For an in-depth look into why exactly this dependency sprawl is a problem, you only have to look at npm itself: https://github.com/npm/npm/issues/11283#issuecomment-175246823

Things are a little bit harder to swallow with Rust because a massive dependency tree means the first compile time can easily hit several minutes. And when you’re updating the nightly compiler every night, that means one full rebuild every night. It can be quite grueling.

So I guess a leightweight dependency is one with very few dependencies of its own, preferably exactly zero.

I generally don’t like to measure weight by lines of code, as it could be misleading.

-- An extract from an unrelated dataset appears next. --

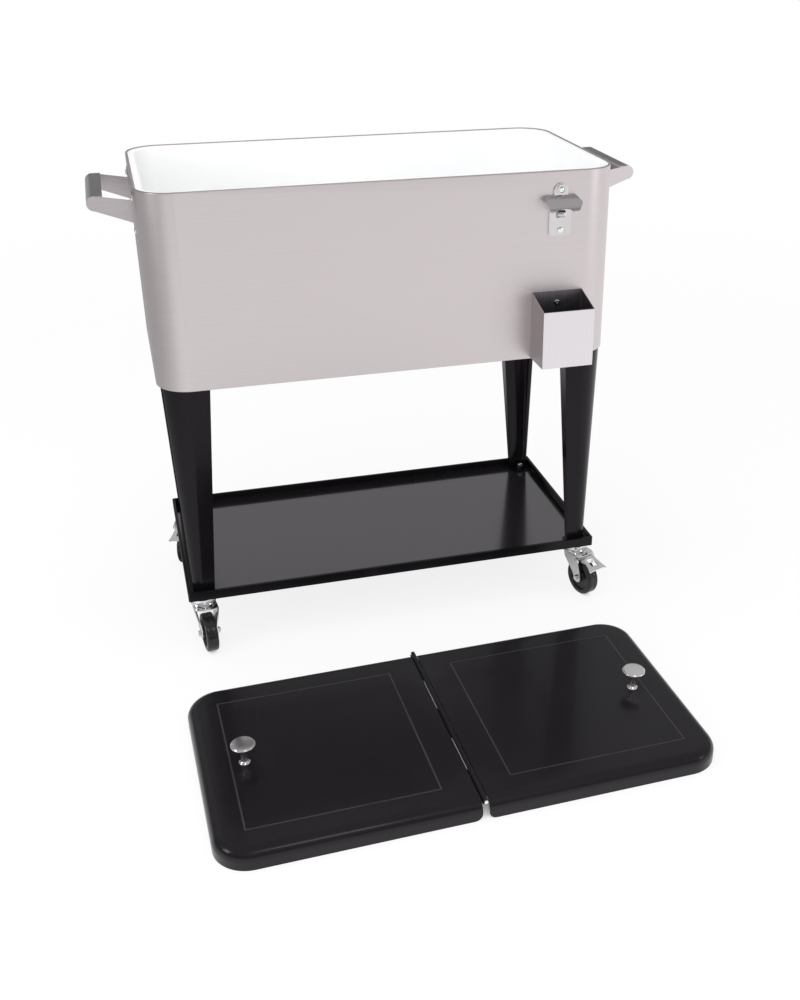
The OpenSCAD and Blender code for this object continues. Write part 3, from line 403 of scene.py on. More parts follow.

Some possible metrics could be -

  • Direct/primary dependencies
  • Features a crate implements (difficult to measure)
  • Types it publicly exposes (structs, traits, etc)
  • How often commits / releases are made
  • Crates using it as a dependency

Yes, but there are counter-arguments:

  • if it has few dependencies, that might be because it’s simple and usable in isolation (which counts as light-weight), or it might be because it’s duplicating utility functionality itself that could be taken from other crates (which counts as heavy-weight at least in terms of maintenance burden)
  • if it has several dependencies, but they’re common ones I probably already have, then adding it doesn’t add much weight to my project (or many others that integrate with common parts of the ecosystem). But if it pulls in (say) rayon where I’m using crossbeam, then it’s heavier for me.

So, really, I want to see that graph, and perhaps have cargo show me a ‘what-if’ delta of the cost of adding it. Which perhaps means that some weighting and searching and scoring is best done within a workspace.

Aside from all of that, I just want to point out that zero cost abstractions is a pretty good criterion for light weight, if somewhat binary, and hasn’t really been listed so far. Being able to specifically find/filter for crates that offer that as a feature would be great.